Sunday, June 7, 2009

Recollection.

This afternoon my parents told me that they worried about me when I was little because I was so quiet. My parents thought I was a social recluse. And really, I probably was. I don't know what I did with all my time, alone in my room. I honestly cannot remember. At all. Isn't that weird?

Isn't it strange what things are minds will let us remember, and which ones we really have to dig deep to keep from forgetting? Someone once told me that the human mind is capable of remembering every piece of information and every memory ever given to us. They said that our brains have an insane recording and filing system, but most of the time are feeble minds just aren't capable of retrieving that information. It's there, but we can't find it. It may be on the tip of our tongue for years, but we'll never remember what it is. Isn't that crazy? And if all this stuff really is there in our minds and we do remember it deep in the depths of our brainwaves, but if we can't access that... do those things even exist? I guess one could say that even though the memories are logged up there, since we can't access them or retrieve them, they really aren't even up there at all. How could we prove otherwise?

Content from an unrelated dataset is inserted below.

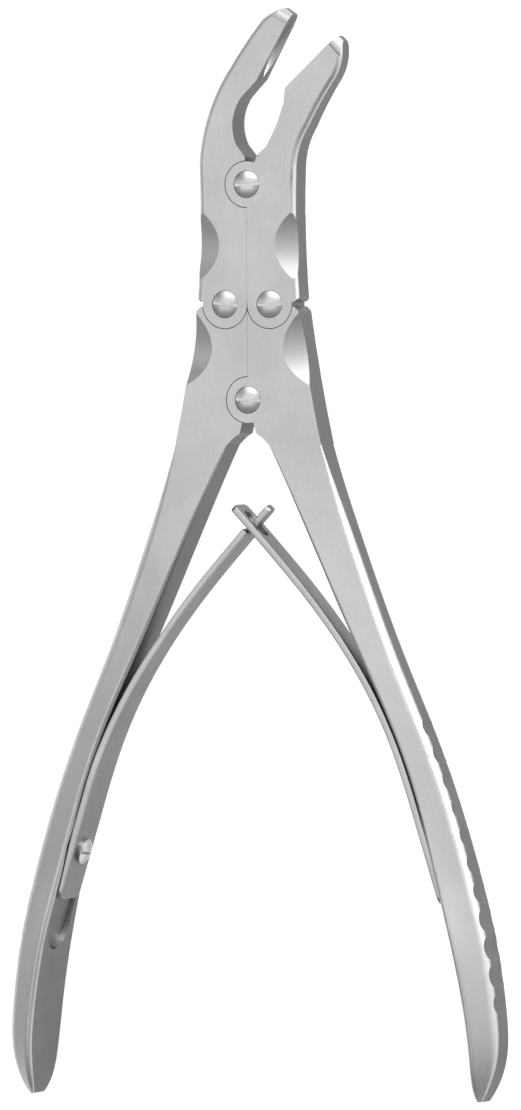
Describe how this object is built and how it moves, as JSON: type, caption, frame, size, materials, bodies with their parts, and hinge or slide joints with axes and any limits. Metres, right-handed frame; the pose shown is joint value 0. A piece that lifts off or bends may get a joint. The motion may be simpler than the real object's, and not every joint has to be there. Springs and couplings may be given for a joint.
{
  "type": "bone rongeur",
  "caption": "Double-action bone rongeur with cupped jaws curved to one side, crossed leaf springs and serrated grips, shown fully open.",
  "frame": {"origin": "On the flat back face of the joint, on the axis of the handle pivot.", "axes": "+X across the instrument, towards the side that the jaws curve to. +Y along it, towards the jaws. +Z out of the front face of the joint, along the pivot axes."},
  "size_m": [0.0892, 0.1833, 0.0135],
  "materials": {
    "satin_steel": "satin stainless steel",
    "screw_steel": "turned and polished stainless steel",
    "spring_steel": "fine-ground stainless spring steel"
  },
  "bodies": {
    "left_handle": {"left_handle": "satin_steel", "left_spring": "spring_steel", "left_spring_screw": "screw_steel", "left_link_screw": "screw_steel", "handle_pivot_screw": "screw_steel"},
    "right_handle": {"right_handle": "satin_steel", "right_spring": "spring_steel", "right_spring_screw": "screw_steel", "right_link_screw": "screw_steel"},
    "left_jaw": {"left_jaw": "satin_steel", "jaw_pivot_screw": "screw_steel"},
    "right_jaw": {"right_jaw": "satin_steel"}
  },
  "joints": [
    {"name": "handle_pivot", "type": "hinge", "parent": "left_handle", "child": "right_handle", "pos_m": [0, 0, 0.00285], "axis": [0, 0, -1], "range_deg": [0, 21.95], "stiffness_Nm_per_rad": 2, "springref_deg": -8.59, "deforming": ["left_spring", "right_spring"]},
    {"name": "left_link_pivot", "type": "hinge", "parent": "left_handle", "child": "left_jaw", "pos_m": [-0.00407, 0.01608, 0.00285], "axis": [0, 0, -1], "range_deg": [0, 19.7]},
    {"name": "jaw_pivot", "type": "hinge", "parent": "left_jaw", "child": "right_jaw", "pos_m": [0, 0.03625, 0.00285], "axis": [0, 0, 1], "range_deg": [0, 17.4]}
  ],
  "couplings": [
    {"joint": "left_link_pivot", "follows": "handle_pivot", "ratio": 0.895},
    {"joint": "jaw_pivot", "follows": "handle_pivot", "ratio": 0.78975}
  ]
}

I've been thinking a lot about these abstract things like old memories; it's graduation season. And this makes me retrospective. I have pictures that tell me things have happened when I was little, but I can't remember them happening. And for a lot of people this all happens again in college--going through things you don't remember to only be told about them later--but that kind of forgetting isn't what I'm talking about.

Sometimes I think we forget why we're living. If you take all your best childhood memories and lock them up in a box, do you know how hard it would be to keep that box closed? Do you know all the joy that those memories contain? I suppose it's different for everyone, but childhood memories (and only the best ones) become a sort of foundation for who we are to grow upon. If I think about me as a child--the social recluse, apparently--and the me I've become today, well... frankly, it's weird. Who knew I would grow up to be this person? Who said a little girl with Elvis-like crazy black hair, a lisp, and no coordination would end up as me right now? There are so many events between my social reclusive days and now that have shaped me into who I am, and some are more pivotal than others. And no matter how long I sat here remembering, I wouldn't be able to tell you even half of them. My brain won't let me access what I want to. It won't let me even get close to trying hard enough.

But everything that has happened up til now and even here long after, God remembers. He sees it, and in his amazing brain (or whatever it is God uses for thinking) he can access it. And he's known all along that I wasn't meant to be such a recluse and he knew it would worry my parents but he built me this way for a reason. I'm still coming out of my shell and I still have those quiet breezy days, but I'm learning who God wants me to be. Sometimes it's better to be still, you know? 

In 10 years, I won't remember writing this. I will remember somewhere inside this hard head, but I won't be able to see it anymore. But God will know. And I'll still have him with me to trust that really, honestly, it's still there.

Saturday, June 6, 2009

Outside.

I like feeling the sun on my skin. It's warming. I like everything about being outside. Everything has a place, and yet it doesn't have to stay there. Why did God make trees to grow upward and snakes to grow sideways? Did he make flowers for the bees, or for us to keep in vases and press into books until they're dry? Everything is here for a reason, but they all look beautiful in each their own way. I love everything about outside, and I don't understand any of it. Why does God let me see these things, feel these things, be one with these things? God made man to rule over the birds of the sky, fish of the sea, all the creatures that move along the ground. But really, all this just swallows me up when I go too far outside, and it overtakes me. If I could choose any color to be, I'd be green like the leaves all around and above on the tress, down in the grass. I'd be blue like the cloudless sky on a slightly breezy day, so bright a blue it won't fade. I'd be yellow and shining down like the sun, warm and welcoming and happy. I'd be purple and orange and red and pink and violet and every other color all the flowers are around the entire world. I'd be everything. When I'm outside, I'm every part of it. I'm outside, and I'm swallowed up in God's love.

"The earth is the Lord's and everything in it."

I want to be outside with God's stuff forever.